7. An Ecclesiastical Language
Standing in the Orthodox temple we will discover that Orthodox iconography presents a theological “word” even in the placement of the various icons within the structure, that is, from the ordering and positioning that the icons and various compositions have in the naos. This is not haphazard, but follows a particular, deeply symbolical plan that serves the hierarchical ordering of certain theological and liturgical values regarding the mystery of divine Œconomy” (dogmatic, liturgic and historic cycles).
“All that is taught in the liturgy,” says K. Kalokyres, “through the hymns of the Church and the words from the pulpit is perfectly memorialized through the silence of iconography.”
It is said that iconography is made up of two parameters: on the one side is art and on the other is theology, dogma and truth. Is this so?
Yes. The icon is surely made up of two elements, for it is a liturgical art. Art is one and the other, as you said, is theology, dogma and truth.
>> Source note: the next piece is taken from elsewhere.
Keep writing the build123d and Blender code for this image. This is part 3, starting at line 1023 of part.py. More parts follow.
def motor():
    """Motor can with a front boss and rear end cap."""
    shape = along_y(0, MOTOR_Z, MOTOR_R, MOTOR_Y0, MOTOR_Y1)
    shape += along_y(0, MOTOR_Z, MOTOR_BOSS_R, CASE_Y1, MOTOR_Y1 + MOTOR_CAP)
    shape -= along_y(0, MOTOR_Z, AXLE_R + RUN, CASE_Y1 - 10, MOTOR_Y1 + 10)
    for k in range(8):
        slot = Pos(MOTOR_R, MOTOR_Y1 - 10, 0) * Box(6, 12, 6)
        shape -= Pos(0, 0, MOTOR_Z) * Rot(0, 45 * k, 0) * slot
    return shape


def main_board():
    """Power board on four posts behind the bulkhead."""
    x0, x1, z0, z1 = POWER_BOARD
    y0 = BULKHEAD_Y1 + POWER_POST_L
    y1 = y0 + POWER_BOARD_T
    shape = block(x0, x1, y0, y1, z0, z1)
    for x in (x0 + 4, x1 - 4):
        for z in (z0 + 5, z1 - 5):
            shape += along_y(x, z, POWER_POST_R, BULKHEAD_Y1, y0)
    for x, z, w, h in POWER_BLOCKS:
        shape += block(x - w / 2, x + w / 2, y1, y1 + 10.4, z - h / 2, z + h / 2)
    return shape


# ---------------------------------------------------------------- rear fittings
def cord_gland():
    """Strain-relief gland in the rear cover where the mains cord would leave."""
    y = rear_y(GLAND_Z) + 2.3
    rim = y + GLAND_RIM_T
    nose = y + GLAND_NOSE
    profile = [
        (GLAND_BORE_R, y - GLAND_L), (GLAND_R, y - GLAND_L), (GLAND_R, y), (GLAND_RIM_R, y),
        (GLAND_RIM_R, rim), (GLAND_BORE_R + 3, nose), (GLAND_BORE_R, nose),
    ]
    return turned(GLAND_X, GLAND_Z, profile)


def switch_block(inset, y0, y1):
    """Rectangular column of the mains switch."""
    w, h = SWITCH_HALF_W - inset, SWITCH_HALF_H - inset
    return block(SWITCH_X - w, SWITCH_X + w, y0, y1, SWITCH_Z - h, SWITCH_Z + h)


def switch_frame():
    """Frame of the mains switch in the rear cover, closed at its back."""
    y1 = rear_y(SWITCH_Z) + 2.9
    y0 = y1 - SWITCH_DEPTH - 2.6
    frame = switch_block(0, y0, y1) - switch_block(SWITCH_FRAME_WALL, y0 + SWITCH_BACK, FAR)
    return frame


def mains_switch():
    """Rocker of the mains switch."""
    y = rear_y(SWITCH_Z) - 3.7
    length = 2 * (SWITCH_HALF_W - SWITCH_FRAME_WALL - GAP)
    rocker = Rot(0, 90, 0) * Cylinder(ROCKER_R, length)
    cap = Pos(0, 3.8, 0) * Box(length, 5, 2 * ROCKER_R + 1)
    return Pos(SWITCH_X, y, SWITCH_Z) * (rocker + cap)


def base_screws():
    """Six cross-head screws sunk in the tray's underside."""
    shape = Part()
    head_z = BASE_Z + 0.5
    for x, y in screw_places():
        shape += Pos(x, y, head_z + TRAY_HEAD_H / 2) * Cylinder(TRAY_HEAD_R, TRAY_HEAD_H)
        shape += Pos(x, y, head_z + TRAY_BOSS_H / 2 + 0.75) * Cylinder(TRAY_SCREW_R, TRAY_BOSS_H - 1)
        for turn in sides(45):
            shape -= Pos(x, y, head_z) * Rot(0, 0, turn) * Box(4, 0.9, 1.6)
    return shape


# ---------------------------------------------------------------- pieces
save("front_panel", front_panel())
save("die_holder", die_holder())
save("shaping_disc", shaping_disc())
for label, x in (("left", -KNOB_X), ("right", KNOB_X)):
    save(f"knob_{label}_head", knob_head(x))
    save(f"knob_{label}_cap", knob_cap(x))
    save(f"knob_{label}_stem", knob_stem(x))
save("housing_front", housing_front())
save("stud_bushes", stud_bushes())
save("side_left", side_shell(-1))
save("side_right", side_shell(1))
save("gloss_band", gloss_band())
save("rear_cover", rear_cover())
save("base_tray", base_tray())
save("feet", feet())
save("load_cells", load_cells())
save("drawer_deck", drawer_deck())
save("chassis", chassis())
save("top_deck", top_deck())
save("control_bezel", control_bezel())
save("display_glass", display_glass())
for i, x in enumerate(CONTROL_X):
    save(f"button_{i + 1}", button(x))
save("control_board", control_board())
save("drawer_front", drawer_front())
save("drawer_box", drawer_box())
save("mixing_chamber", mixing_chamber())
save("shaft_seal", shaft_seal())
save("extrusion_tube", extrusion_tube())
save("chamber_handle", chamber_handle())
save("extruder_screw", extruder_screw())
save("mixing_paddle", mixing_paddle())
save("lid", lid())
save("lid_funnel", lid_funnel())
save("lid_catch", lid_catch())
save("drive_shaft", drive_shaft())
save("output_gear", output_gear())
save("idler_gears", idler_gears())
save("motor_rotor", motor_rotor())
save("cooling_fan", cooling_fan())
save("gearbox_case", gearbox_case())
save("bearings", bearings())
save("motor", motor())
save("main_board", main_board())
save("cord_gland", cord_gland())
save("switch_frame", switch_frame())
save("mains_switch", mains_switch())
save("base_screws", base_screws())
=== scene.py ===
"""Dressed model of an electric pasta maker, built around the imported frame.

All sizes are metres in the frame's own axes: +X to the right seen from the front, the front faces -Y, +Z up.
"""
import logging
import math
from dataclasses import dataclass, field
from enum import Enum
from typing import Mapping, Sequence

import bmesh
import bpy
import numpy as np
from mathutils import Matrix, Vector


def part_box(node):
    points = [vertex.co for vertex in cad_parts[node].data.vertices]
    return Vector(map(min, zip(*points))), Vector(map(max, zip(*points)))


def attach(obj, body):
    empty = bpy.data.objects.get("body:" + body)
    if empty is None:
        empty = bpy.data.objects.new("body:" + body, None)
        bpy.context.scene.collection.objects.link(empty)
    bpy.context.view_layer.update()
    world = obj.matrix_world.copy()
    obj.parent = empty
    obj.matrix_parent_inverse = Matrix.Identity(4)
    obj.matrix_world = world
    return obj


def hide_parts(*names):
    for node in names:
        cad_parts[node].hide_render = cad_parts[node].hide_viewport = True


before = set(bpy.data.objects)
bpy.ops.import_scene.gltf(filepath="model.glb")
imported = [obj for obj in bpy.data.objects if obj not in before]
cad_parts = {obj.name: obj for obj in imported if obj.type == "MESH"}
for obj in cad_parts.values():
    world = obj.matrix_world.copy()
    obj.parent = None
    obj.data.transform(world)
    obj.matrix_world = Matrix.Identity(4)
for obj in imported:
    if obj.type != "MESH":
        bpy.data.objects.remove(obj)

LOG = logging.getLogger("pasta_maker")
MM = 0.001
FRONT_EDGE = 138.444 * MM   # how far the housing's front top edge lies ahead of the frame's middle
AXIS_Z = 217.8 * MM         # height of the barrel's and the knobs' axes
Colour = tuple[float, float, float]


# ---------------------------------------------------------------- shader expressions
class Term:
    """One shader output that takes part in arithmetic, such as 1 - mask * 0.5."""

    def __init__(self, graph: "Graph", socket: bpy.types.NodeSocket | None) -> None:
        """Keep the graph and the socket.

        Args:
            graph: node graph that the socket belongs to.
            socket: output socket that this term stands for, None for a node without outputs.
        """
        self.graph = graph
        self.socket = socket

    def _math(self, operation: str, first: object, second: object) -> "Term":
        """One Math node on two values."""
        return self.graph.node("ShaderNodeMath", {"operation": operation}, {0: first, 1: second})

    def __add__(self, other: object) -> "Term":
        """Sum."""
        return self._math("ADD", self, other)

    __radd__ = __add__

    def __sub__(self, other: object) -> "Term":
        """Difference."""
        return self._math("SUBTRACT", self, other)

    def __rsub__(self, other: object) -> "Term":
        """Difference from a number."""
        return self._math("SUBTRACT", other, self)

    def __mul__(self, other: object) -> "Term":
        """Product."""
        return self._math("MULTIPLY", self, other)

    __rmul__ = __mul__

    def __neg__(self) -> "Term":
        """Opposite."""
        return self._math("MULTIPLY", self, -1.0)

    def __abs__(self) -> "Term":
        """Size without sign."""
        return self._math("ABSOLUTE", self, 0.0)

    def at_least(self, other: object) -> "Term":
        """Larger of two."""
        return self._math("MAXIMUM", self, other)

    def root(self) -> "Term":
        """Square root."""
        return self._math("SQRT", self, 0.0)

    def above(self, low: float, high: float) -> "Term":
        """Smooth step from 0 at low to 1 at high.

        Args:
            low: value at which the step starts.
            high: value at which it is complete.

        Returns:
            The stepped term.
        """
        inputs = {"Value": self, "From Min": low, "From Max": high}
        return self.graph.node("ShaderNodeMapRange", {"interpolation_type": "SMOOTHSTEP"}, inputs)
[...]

Correspondingly, each icon unites two elements: style and technique. Yet, both are received from the tradition of the Church. Take, for instance, the icon of Christ and the Theotokos. The painting style may change ―this is allowed― but the form may not; it remains constant. Otherwise the faithful would be confused and would not be able to recognize the personage that was being depicted, because the form reveals the archetype, the very same depicted person. “For, in the icon is presented the archetype.”